§ **Entries with model source code**
::::

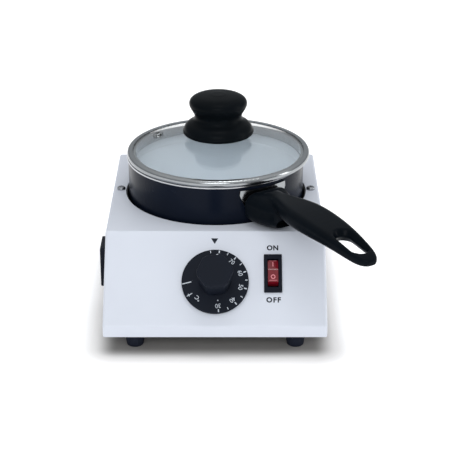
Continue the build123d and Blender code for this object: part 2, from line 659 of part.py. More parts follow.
# ---------------------------------------------------------------- handle_bracket
# Curved steel plate against the pan wall, with a tongue out into the handle.
BR_T = 1.4
with BuildPart() as handle_bracket:
    with BuildSketch(Plane.XY.offset(Z_TOP + 3.2)):
        with Locations((POT_X, POT_Y)):
            Circle(POT_R + 0.1 + BR_T)
            Circle(POT_R + 0.1, mode=Mode.SUBTRACT)
    extrude(amount=24.4)
    with BuildSketch(Plane(origin=handle_pt(90, 15.4), x_dir=(HP.X, HP.Y, 0), z_dir=(HD.X, HD.Y, 0))):
        with BuildLine():
            Polyline((-21.0, 12), (21.0, 12), (21.5, 8), (18.5, 1), (14, -9), (8, -13), (-8, -13), (-14, -9), (-18.5, 1), (-21.5, 8), close=True)
        make_face()
    extrude(amount=-60, mode=Mode.INTERSECT)
    with BuildSketch(Plane(origin=handle_pt(POT_R + 0.4, 14.0), x_dir=(HP.X, HP.Y, 0), z_dir=(HD.X, HD.Y, 0))):
        Rectangle(11, 3.0)
    extrude(amount=30)
    with BuildSketch(Plane(origin=handle_pt(80, 14.0), x_dir=(HP.X, HP.Y, 0), z_dir=(HD.X, HD.Y, 0))):
        with Locations((-9, 0), (9, 0)):
            Circle(2.05)
    extrude(amount=-14, mode=Mode.SUBTRACT)
    with BuildSketch(Plane.XY.offset(Z_TOP + 8)):
        with Locations(handle_pt(92, 0)[:2]):
            Circle(2.1)
    extrude(amount=12, mode=Mode.SUBTRACT)
save(handle_bracket, "handle_bracket")

# ---------------------------------------------------------------- bracket_rivets
with BuildPart() as bracket_rivets:
    rp = Plane(origin=handle_pt(POT_R, 14.0), x_dir=(HP.X, HP.Y, 0), z_dir=(HD.X, HD.Y, 0))
    drop = POT_R - sqrt(POT_R ** 2 - 81)
    with BuildSketch(rp.offset(-drop - 4.6)):
        with Locations((-9, 0), (9, 0)):
            Circle(2.0)
    extrude(amount=7.4)
    with BuildSketch(rp.offset(-drop - 4.6)):
        with Locations((-9, 0), (9, 0)):
            Circle(3.9)
    extrude(amount=1.2)
save(bracket_rivets, "bracket_rivets")

# ---------------------------------------------------------------- pot_handle
# Moulded phenolic handle: a guard round the root, a narrow neck and a wide, slightly drooping paddle.
HANDLE = [  # r, z of the middle, half width, half thickness, rise in degrees
    (84.0, 20.4, 9.8, 6.3, 12), (98.0, 22.4, 9.4, 6.3, 6), (112.0, 23.2, 12.8, 6.4, 2), (133.0, 23.4, 16.2, 6.8, 0),
    (157.0, 23.0, 15.7, 6.1, -2), (180.0, 21.4, 13.4, 5.1, -7), (200.0, 18.6, 10.4, 4.5, -9),
    (208.5, 17.5, 7.8, 3.8, -8), (213.8, 17.0, 3.6, 2.2, -6)]
GUARD = [(75.6, 14.2, 20.2, 11.8), (82.0, 13.8, 18.8, 12.0), (91.0, 13.6, 16.4, 11.6), (99.0, 13.8, 13.6, 11.2), (104.5, 14.8, 10.6, 10.2)]
# Hanging slot: narrowest at mid-thickness, its rims dished towards both faces.
SLOPE_S = radians(-7.5)
slot_mid = Plane(origin=handle_pt(188, 20.4), x_dir=(HD.X * cos(SLOPE_S), HD.Y * cos(SLOPE_S), sin(SLOPE_S)),
                 z_dir=(-HD.X * sin(SLOPE_S), -HD.Y * sin(SLOPE_S), cos(SLOPE_S)))
with BuildPart() as slot_cutter:
    for way in (1, -1):
        with BuildSketch(slot_mid):
            SlotOverall(29, 11.2)
        with BuildSketch(slot_mid.offset(8.0 * way)):
            SlotOverall(29 + 2 * 5.2, 11.2 + 2 * 5.2)
        loft()
with BuildPart() as pot_handle:
    for r, z, a, b, s in HANDLE:
        with BuildSketch(handle_plane(r, z, s)):
            RectangleRounded(2 * a, 2 * b, b * 0.86)
    loft()
    for r, z, a, b in GUARD:
        with BuildSketch(handle_plane(r, z, 0)):
            RectangleRounded(2 * a, 2 * b, min(a, b) * 0.82)
    loft()
    # clear of the curved bracket plate and the pan
    with BuildSketch(Plane.XY.offset(Z_TOP - 5)):
        with Locations((POT_X, POT_Y)):
            Circle(POT_R + 0.1 + BR_T + 0.3)
    extrude(amount=45, mode=Mode.SUBTRACT)
    # hanging slot
    add(slot_cutter.part, mode=Mode.SUBTRACT)
    # finger recess in the outer end of the guard
    with BuildSketch(handle_plane(105.5, 7.4, 0)):
        with Locations((-1.5, 0)):
            RectangleRounded(13.6, 6.0, 2.6)
    extrude(amount=-9.0, mode=Mode.SUBTRACT)
    # pocket for the bracket tongue, rivet heads and the handle screw
    with BuildSketch(Plane(origin=handle_pt(POT_R, 14.0), x_dir=(HP.X, HP.Y, 0), z_dir=(HD.X, HD.Y, 0))):
        Rectangle(11.3, 3.3)
    extrude(amount=31.0, mode=Mode.SUBTRACT)
    with BuildSketch(Plane(origin=handle_pt(POT_R, 14.0), x_dir=(HP.X, HP.Y, 0), z_dir=(HD.X, HD.Y, 0))):
        with Locations((-9, 0), (9, 0)):
            Circle(2.6)
    extrude(amount=4.5, mode=Mode.SUBTRACT)
    with BuildSketch(Plane.XY.offset(Z_TOP - 2)):
        with Locations(handle_pt(92, 0)[:2]):
            Circle(2.1)
    extrude(amount=21, mode=Mode.SUBTRACT)
    with BuildSketch(Plane.XY.offset(Z_TOP - 2)):
        with Locations(handle_pt(92, 0)[:2]):
            Circle(4.0)
    extrude(amount=8.0, mode=Mode.SUBTRACT)
save(pot_handle, "pot_handle")

# ---------------------------------------------------------------- handle_screw (up through the tongue)
with BuildPart() as handle_screw:
    with BuildSketch(Plane.XY.offset(Z_TOP + 3.6)):
        with Locations(handle_pt(92, 0)[:2]):
            Circle(3.7)
    extrude(amount=2.4)
    with BuildSketch(Plane.XY.offset(Z_TOP + 6.0)):
        with Locations(handle_pt(92, 0)[:2]):
            Circle(2.0)
    extrude(amount=12.5)
    with BuildSketch(Plane.XY.offset(Z_TOP + 3.6)):
        with Locations(handle_pt(92, 0)[:2]):
            Rectangle(4.4, 0.9)
            Rectangle(0.9, 4.4)
    extrude(amount=1.2, mode=Mode.SUBTRACT)
save(handle_screw, "handle_screw")

# ================================================================ lid (lifts off)
ZR = Z_TOP
SEAT = POT_RIM - Z_TOP + 0.15      # the rim ring stands on the pan's rim
with BuildPart() as lid_rim:
    with BuildSketch(LID_SECTION):
        with BuildLine():
            Polyline((70.6, ZR + 36.2), (70.6, ZR + 36.7), (71.1, ZR + 37.0), (73.2, ZR + 36.8))
            ThreePointArc((73.2, ZR + 36.8), (74.7, ZR + 35.9), (LID_R, ZR + 34.3))
            ThreePointArc((LID_R, ZR + 34.3), (75.1, ZR + 32.6), (74.0, ZR + SEAT))
            Polyline((74.0, ZR + SEAT), (68.2, ZR + SEAT), (68.2, ZR + 26.2), (67.5, ZR + 26.2), (67.5, ZR + 33.0),
                     (73.4, ZR + 33.0), (73.4, ZR + 36.2), (70.6, ZR + 36.2))
        make_face()
    revolve(axis=LID_AXIS)
save(lid_rim, "lid_rim")

GLASS_TOP = 47.6
GLASS_T = 3.4
R_OUT = (70.6 ** 2 + (GLASS_TOP - 36.2) ** 2) / (2 * (GLASS_TOP - 36.2))
R_IN = (69.9 ** 2 + (GLASS_TOP - GLASS_T - 33.0) ** 2) / (2 * (GLASS_TOP - GLASS_T - 33.0))


def dome(r):
    """Height of the glass's top face at radius r."""
    return Z_TOP + GLASS_TOP - (R_OUT - sqrt(R_OUT ** 2 - r ** 2))


def dome_in(r):
    return Z_TOP + GLASS_TOP - GLASS_T - (R_IN - sqrt(R_IN ** 2 - r ** 2))


VENT_X, VENT_Y = -50.8, 21.5
VR = sqrt(VENT_X ** 2 + VENT_Y ** 2)
# plane square to the dome where the vent goes through it
VENT_PLANE = Plane(origin=(LID_X + VENT_X, POT_Y + VENT_Y, dome(VR)), x_dir=(-VENT_Y, VENT_X, 0),
                   z_dir=(VENT_X / R_OUT, VENT_Y / R_OUT, sqrt(1 - (VR / R_OUT) ** 2)))
with BuildPart() as glass_lid:
    with BuildSketch(LID_SECTION):
        with BuildLine():
            Polyline((69.9, ZR + 33.0), (73.4, ZR + 33.0), (73.4, ZR + 36.2), (70.6, ZR + 36.2))
            ThreePointArc((70.6, ZR + 36.2), (36.0, dome(36.0)), (0, ZR + GLASS_TOP))
            Line((0, ZR + GLASS_TOP), (0, ZR + GLASS_TOP - GLASS_T))
            ThreePointArc((0, ZR + GLASS_TOP - GLASS_T), (35.6, dome_in(35.6)), (69.9, ZR + 33.0))
        make_face()
    revolve(axis=LID_AXIS)
    with BuildSketch(Plane.XY.offset(Z_TOP + 55)):
        with Locations((LID_X, POT_Y)):
            Circle(3.2)
    extrude(amount=-30, mode=Mode.SUBTRACT)
    with BuildSketch(VENT_PLANE.offset(6)):
        Circle(3.0)
    extrude(amount=-16, mode=Mode.SUBTRACT)
save(glass_lid, "glass_lid")

# ---------------------------------------------------------------- lid_knob
with BuildPart() as lid_knob:
    with BuildSketch(LID_SECTION):
        with BuildLine():
            Polyline((0, ZR + 83.8), (0, ZR + 66), (2.05, ZR + 66), (2.05, ZR + 48.6), (13.0, ZR + 48.6), (13.0, ZR + 53.0),
                     (24.0, ZR + 53.0), (26.6, ZR + 50.5), (28.0, ZR + 50.5))
            ThreePointArc((28.0, ZR + 50.5), (29.1, ZR + 51.9), (28.4, ZR + 54.0))
            Spline((28.4, ZR + 54.0), (24.2, ZR + 59.6), (20.2, ZR + 62.6), (19.4, ZR + 65.4), (20.6, ZR + 69.0), (22.9, ZR + 73.0),
                   (23.7, ZR + 75.9), (22.9, ZR + 78.7), (19.6, ZR + 81.3), (13.0, ZR + 83.0), (6.5, ZR + 83.6), (0, ZR + 83.8),
                   tangents=[(-0.25, 0.97), (-1, 0)])
        make_face()
    revolve(axis=LID_AXIS)
save(lid_knob, "lid_knob")

# ---------------------------------------------------------------- knob seals, washer and screw
with BuildPart() as knob_seal:
    with BuildSketch(LID_SECTION):
        with BuildLine():
            Polyline((3.3, dome(3.3)), (3.3, ZR + 48.6), (12.6, ZR + 48.6), (12.6, dome(12.6)))
            ThreePointArc((12.6, dome(12.6)), (8.0, dome(8.0)), (3.3, dome(3.3)))
        make_face()
    revolve(axis=LID_AXIS)
save(knob_seal, "knob_seal")

with BuildPart() as knob_washer:
    with BuildSketch(LID_SECTION):
        with BuildLine():
            Polyline((2.1, dome_in(2.1)), (2.1, ZR + 43.2), (9.0, ZR + 43.2), (9.0, dome_in(9.0)))
            ThreePointArc((9.0, dome_in(9.0)), (5.5, dome_in(5.5)), (2.1, dome_in(2.1)))
        make_face()
    revolve(axis=LID_AXIS)
save(knob_washer, "knob_washer")

with BuildPart() as knob_screw:
    with BuildSketch(LID_SECTION):
        with BuildLine():
            Polyline((0, ZR + 40.9), (3.2, ZR + 40.9), (4.2, ZR + 41.9), (4.2, ZR + 43.2), (2.0, ZR + 43.2), (2.0, ZR + 60.0),
                     (0, ZR + 60.0), close=True)
        make_face()
    revolve(axis=LID_AXIS)
    with BuildSketch(Plane.XY.offset(Z_TOP + 40.9)):
        with Locations((LID_X, POT_Y)):
            Rectangle(4.8, 1.0)
            Rectangle(1.0, 4.8)
    extrude(amount=1.1, mode=Mode.SUBTRACT)
save(knob_screw, "knob_screw")

# ---------------------------------------------------------------- steam_vent
# Rolled eyelet through the glass, square to the dome at that point.
with BuildPart() as steam_vent:
    with BuildSketch(VENT_PLANE.offset(0.1)):
        Circle(4.6)
    extrude(amount=1.2)
    fillet(steam_vent.edges().group_by(Axis.Z)[-1], 0.7)
    with BuildSketch(VENT_PLANE.offset(0.2)):
        Circle(2.9)
    extrude(amount=-4.0)
    with BuildSketch(VENT_PLANE.offset(-3.6)):
        Circle(4.0)
    extrude(amount=-0.8)
    with BuildSketch(VENT_PLANE.offset(3)):
        Circle(1.9)
    extrude(amount=-10, mode=Mode.SUBTRACT)
save(steam_vent, "steam_vent")

lo = [min(b[0].X for b in BOXES), min(b[0].Y for b in BOXES), min(b[0].Z for b in BOXES)]
hi = [max(b[1].X for b in BOXES), max(b[1].Y for b in BOXES), max(b[1].Z for b in BOXES)]
print("box", [round(v, 2) for v in lo], [round(v, 2) for v in hi])
print("centre", [round((a + b) / 2, 3) for a, b in zip(lo, hi)])
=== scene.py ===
import json
import math

import bmesh
import bpy
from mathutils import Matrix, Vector


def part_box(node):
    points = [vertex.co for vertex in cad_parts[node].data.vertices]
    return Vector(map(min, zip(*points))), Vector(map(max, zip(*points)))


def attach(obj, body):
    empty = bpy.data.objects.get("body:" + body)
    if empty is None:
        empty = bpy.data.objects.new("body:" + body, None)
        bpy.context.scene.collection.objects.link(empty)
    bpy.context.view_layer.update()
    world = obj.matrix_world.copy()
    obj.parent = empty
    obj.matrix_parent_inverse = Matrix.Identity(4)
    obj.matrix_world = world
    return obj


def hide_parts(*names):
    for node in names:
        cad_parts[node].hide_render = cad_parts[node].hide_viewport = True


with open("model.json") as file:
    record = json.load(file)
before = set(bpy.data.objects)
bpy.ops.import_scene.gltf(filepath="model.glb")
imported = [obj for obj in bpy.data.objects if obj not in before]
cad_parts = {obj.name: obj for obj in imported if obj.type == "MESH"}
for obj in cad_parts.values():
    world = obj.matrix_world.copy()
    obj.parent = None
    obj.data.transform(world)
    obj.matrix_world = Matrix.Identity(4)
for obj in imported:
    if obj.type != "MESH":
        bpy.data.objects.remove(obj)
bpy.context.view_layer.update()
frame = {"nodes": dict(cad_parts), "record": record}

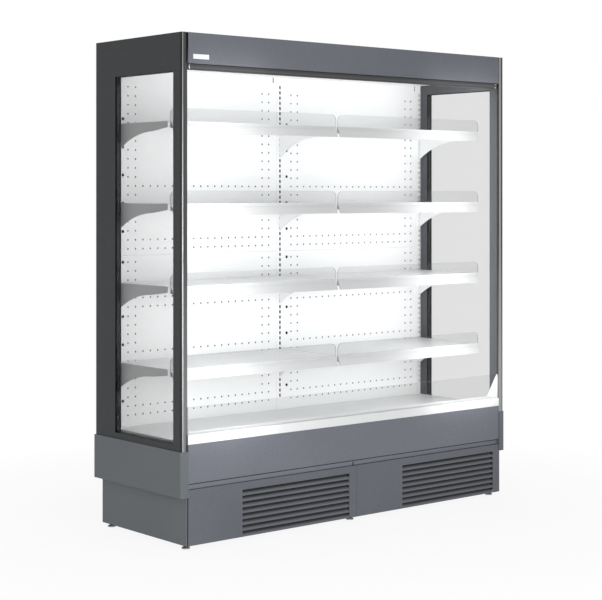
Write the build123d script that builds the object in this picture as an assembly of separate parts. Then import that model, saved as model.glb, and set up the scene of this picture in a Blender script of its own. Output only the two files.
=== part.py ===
from build123d import *
import os

# An open-front refrigerated wall cabinet of two modules, in millimetres.
# X runs along the front to the right, Z is up, and while the pieces are made Y is
# measured back from the front plane of the end panels. Each piece is then moved so
# that the origin lies under the middle of the cabinet's footprint.

# Overall
MODULE = 937.5            # one module, from the centre line to an end panel
HEIGHT = 2150.0
DEPTH = 654.0             # end panel, front to back
END_THICK = 32.0
PANEL_GAP = 0.5           # between sheets that butt
SEAT_GAP = 0.3            # under a piece that only rests in its place
SHAFT_GAP = 0.1           # radial, round a shaft or a screw
PAST = 1.0                # how far a cutter runs past a face

# End panels, their glazing and trim
PROFILE_DEPTH = 14.0      # aluminium front profile
PROFILE_FLAT = 9.0
PROFILE_OUTER_BEVEL = 8.0
PROFILE_OUTER_DROP = 5.0
PROFILE_INNER_DROP = 6.0
WINDOW_FRONT = 62.0
WINDOW_REAR = 154.0       # panel left behind the window
WINDOW_LOW = 437.0
WINDOW_HEAD = 160.0       # panel left above the window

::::

§ **REQUEST**
Take the listing above and repeat exactly the lines from the one containing "lo = [min(b[0].X" through the one containing "bpy.context.scene.collection.objects.link(empty)", both included.

§ **SOLUTION**
lo = [min(b[0].X for b in BOXES), min(b[0].Y for b in BOXES), min(b[0].Z for b in BOXES)]
hi = [max(b[1].X for b in BOXES), max(b[1].Y for b in BOXES), max(b[1].Z for b in BOXES)]
print("box", [round(v, 2) for v in lo], [round(v, 2) for v in hi])
print("centre", [round((a + b) / 2, 3) for a, b in zip(lo, hi)])
=== scene.py ===
import json
import math

import bmesh
import bpy
from mathutils import Matrix, Vector


def part_box(node):
    points = [vertex.co for vertex in cad_parts[node].data.vertices]
    return Vector(map(min, zip(*points))), Vector(map(max, zip(*points)))


def attach(obj, body):
    empty = bpy.data.objects.get("body:" + body)
    if empty is None:
        empty = bpy.data.objects.new("body:" + body, None)
        bpy.context.scene.collection.objects.link(empty)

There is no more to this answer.